Micragna (migragna) significa ‘scarsità, mancanza di denaro, penuria, indigenza; condizione di miseria, di povertà; penuria, carestia’. Ne conseguono i significati di micragnoso come ‘povero, miserabile’; ‘gretto, avaro’; ‘dettato da tirchieria’; ‘ridotto in cattive condizioni, squallido’ o ‘scarso, insufficiente’…
Ci sfugge, però, il nesso fra il significato attuale, quello che si incentra sulla ‘povertà’, e quello invocato dall’etimologista come originario, cioè ‘emicrania’: com’è possibile, pensiamo noi, che un’emicrania produca la miseria? Che c’entra, per dirla altrimenti, la povertà col mal di testa? Ci sarebbe da dire molto, scherzando; basta, però, con le celie. In altre parole, la soluzione del dizionario ci sembra dettata soltanto da una somiglianza formale, per così dire, scriva scriva.
Certo, sappiamo bene – anche per averlo già scritto in queste colonne – che ciò che interessa è l’«attualità antica», la coerenza psicologica e culturale dei significati nel tempo in cui la parola è stata prodotta. La discrepanza attuale può benissimo essere frutto di una storia complessa che ormai ci sfugge. Eppure, anche noi sappiamo bene che cattivo è figlio del latino captivus che vuol dire ‘prigioniero’ e che, anche se oggi può apparire almeno singolare, la cattiveria è parente della cattività (quella di una belva in uno zoo, per esempio): ma una bestia in cattività – ciò è chiaro – s’incattivisce facilmente! Perdonate il gioco di parole. Molte altre parole, inoltre, potrebbero testimoniare trascorsi alquanto originali e insospettabili.
Il fatto è che la nostra parola, micragna,  ci è stata suggerita da quello stesso procedimento – la metatesi – che aveva favorito l’accostamento fra scevro e scrivo. Per noi, infatti, la micragna (o migragna) altro non sarebbe che il risultato di uno scambio fonetico avvenuto nella parola gramigna. Ci sembra che così si recuperino i sensi della lingua popolare, nella quale la gramigna rappresenta diffusamente e propriamente la povertà; non fosse altro per la vicinanza dell’antico gramen, ‘erba e gramigna’, all’italiano gramo (con buona pace delle altre interpretazioni ufficiali).

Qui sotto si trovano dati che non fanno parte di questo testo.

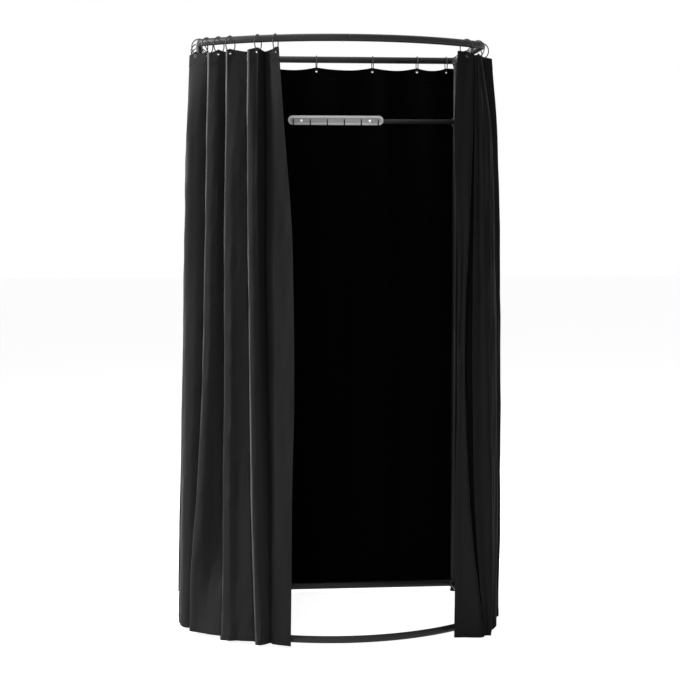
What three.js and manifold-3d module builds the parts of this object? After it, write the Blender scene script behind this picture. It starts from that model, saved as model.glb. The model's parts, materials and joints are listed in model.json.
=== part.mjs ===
import * as THREE from 'three';
import * as BufferGeometryUtils from 'three/addons/utils/BufferGeometryUtils.js';
import Module from 'manifold-3d';

const wasm = await Module();
wasm.setup();

// Portable fitting room: two D-shaped rings of tube, one above the other on two rear posts,
// with three curtains on wire rings. Millimetres, +Z up, the bow faces -Y.
// Plan of the two rings, on the tubes' centre lines
const frameHalfWidth = 505;
const frameDepth = 790;
const bowRadius = 700;
const cornerRadius = 75;
const railRise = 2090;

// Tubes and their joints
const tubeRadius = 12.7;
const tubeWall = 1.5;
const tubeBore = tubeRadius - tubeWall;
const spigotPlay = 0.7;
const spigotRadius = tubeBore - spigotPlay;
const spigotBore = 8.5;
const spigotLength = 60;
const spigotRoot = 12;
const seatGap = 0.3;
const postJointHeight = 1060;

// Corner fittings and feet
const hubRadius = 17;
const hubHeight = 28;
const hubChamfer = 2;
const footHeight = 16.7;
const footRadius = 14;
const footWaist = 11;
const saddleRise = 8;
const saddlePlay = 0.4;
const saddleSetback = 65;

// Snap buttons and their springs
const buttonRadius = 3.5;
const buttonPlay = 0.5;
const buttonProud = 2;
const buttonDome = 1.2;
const flangeRadius = 4.6;
const flangeThickness = 1.2;
const buttonSetback = 18;
const springWidth = 5;
const springThickness = 0.8;
const springLength = 26;

// Hang bar, its bracket and the notched strip
const barRadius = 9.5;
const barWall = 1.2;
const barDrop = 241;
const barSetback = 52;
const barFreeEnd = -150;
const collarPlay = 0.4;
const collarWall = 5;
const collarHeight = 34;
const cupLength = 30;
const cupWall = 3;
const armThickness = 12;
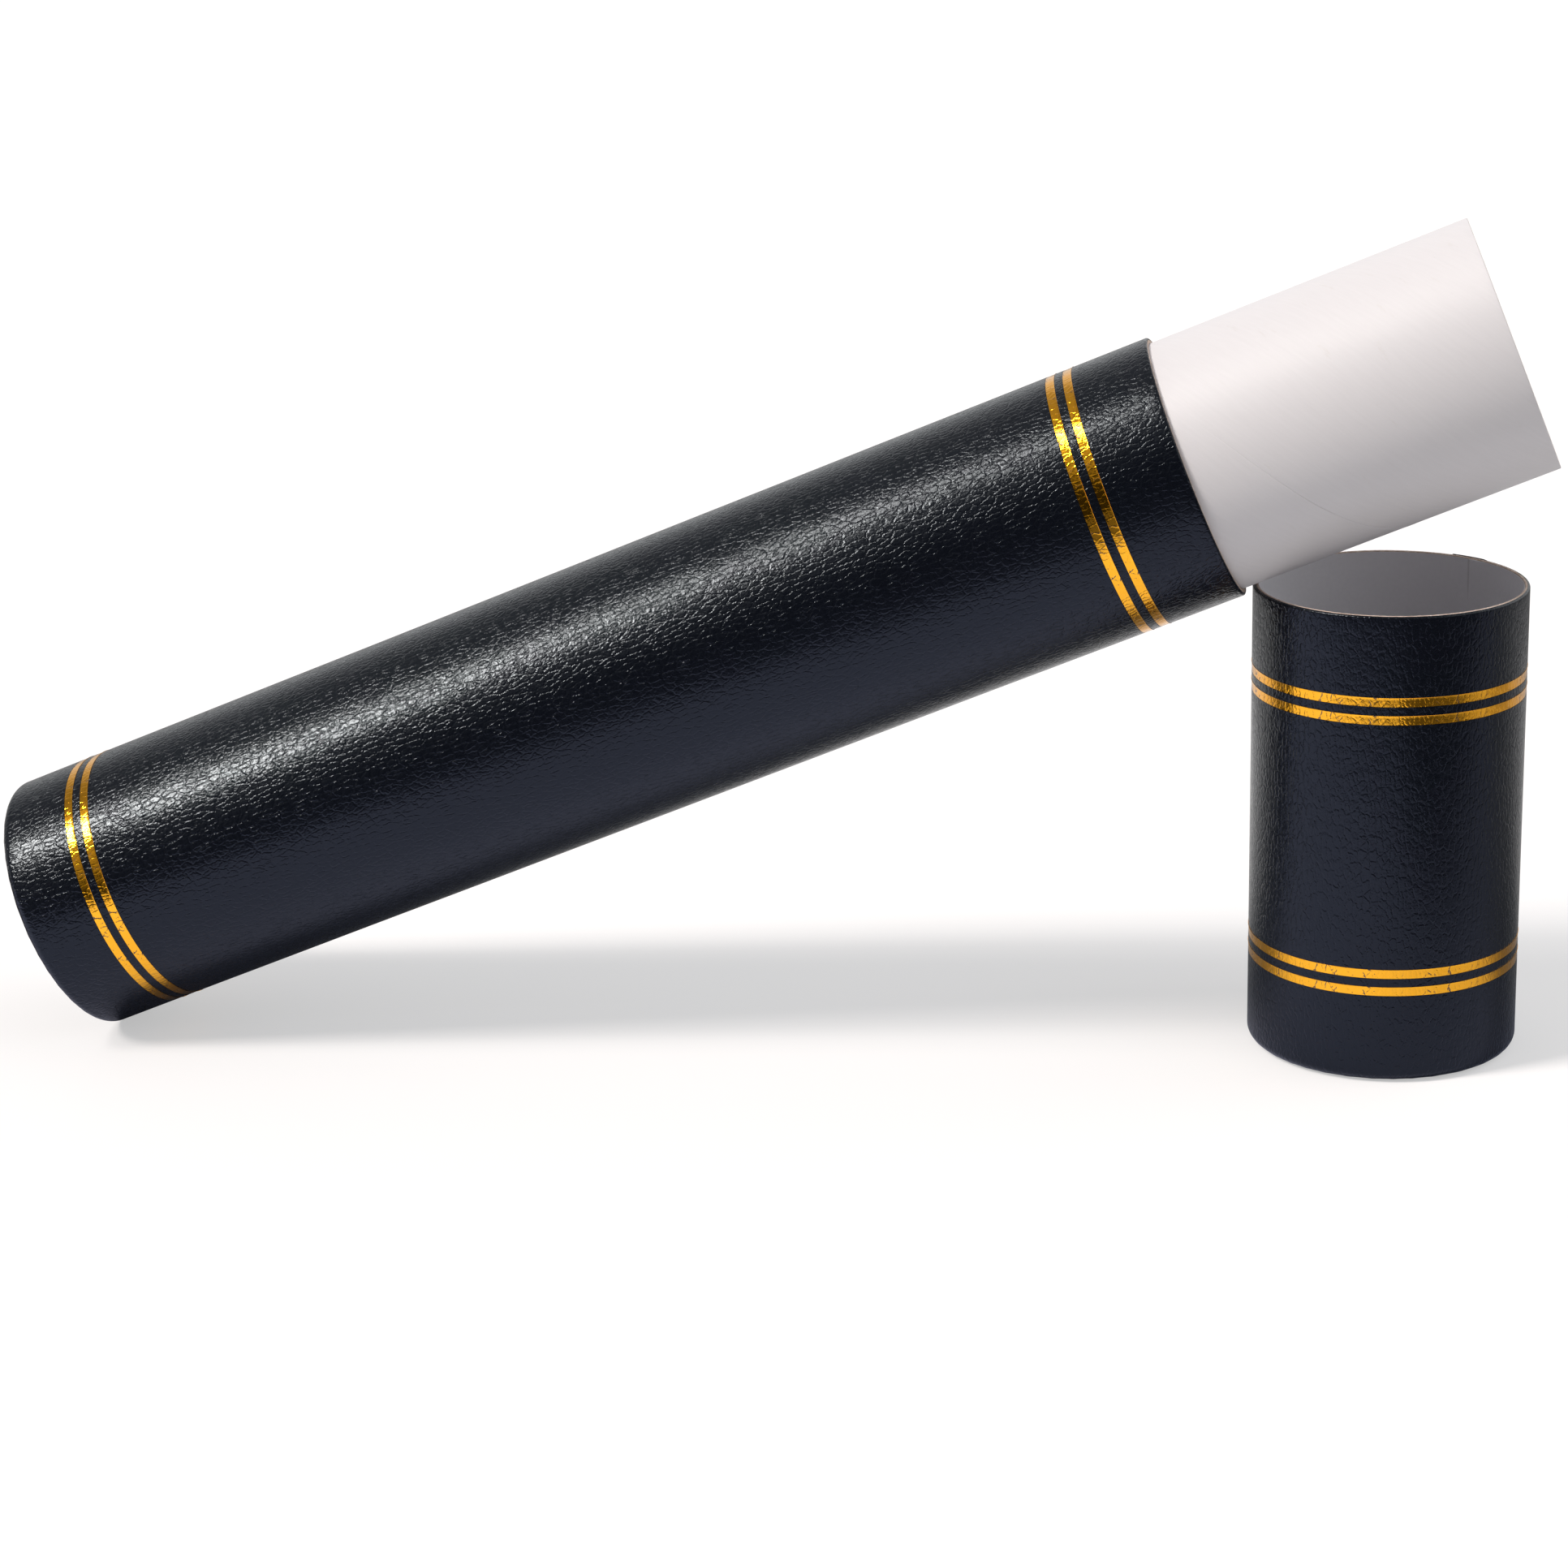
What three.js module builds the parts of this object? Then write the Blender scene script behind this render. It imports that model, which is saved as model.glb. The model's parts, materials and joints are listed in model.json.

Ma qui ci fermiamo sottolineando come – nel pensiero popolare – gramigna e povertà siano entrambe erbe diffusissime e difficili da estirpare. Oh, tempi micragnosi!

Riferimenti bibliografici
  • Salvatore Battaglia, Grande dizionario della lingua italiana, vol. X, Torino, UTET, 1994, alle voci «Micragna (migragna)», «Micragnóso (migragnóso)», «Micrània», «Migragna e deriv.».
  • Manlio Cortelazzo & Paolo Zolli, Dizionario etimologico della lingua italiana, vol. 2, D-H, Bologna, Zanichelli, 1992, alla voce «gràmo».
  • Giuseppe Fatini, Vocabolario amiatino, Firenze, Barbera, 1953, alla voce «micragna, migragna».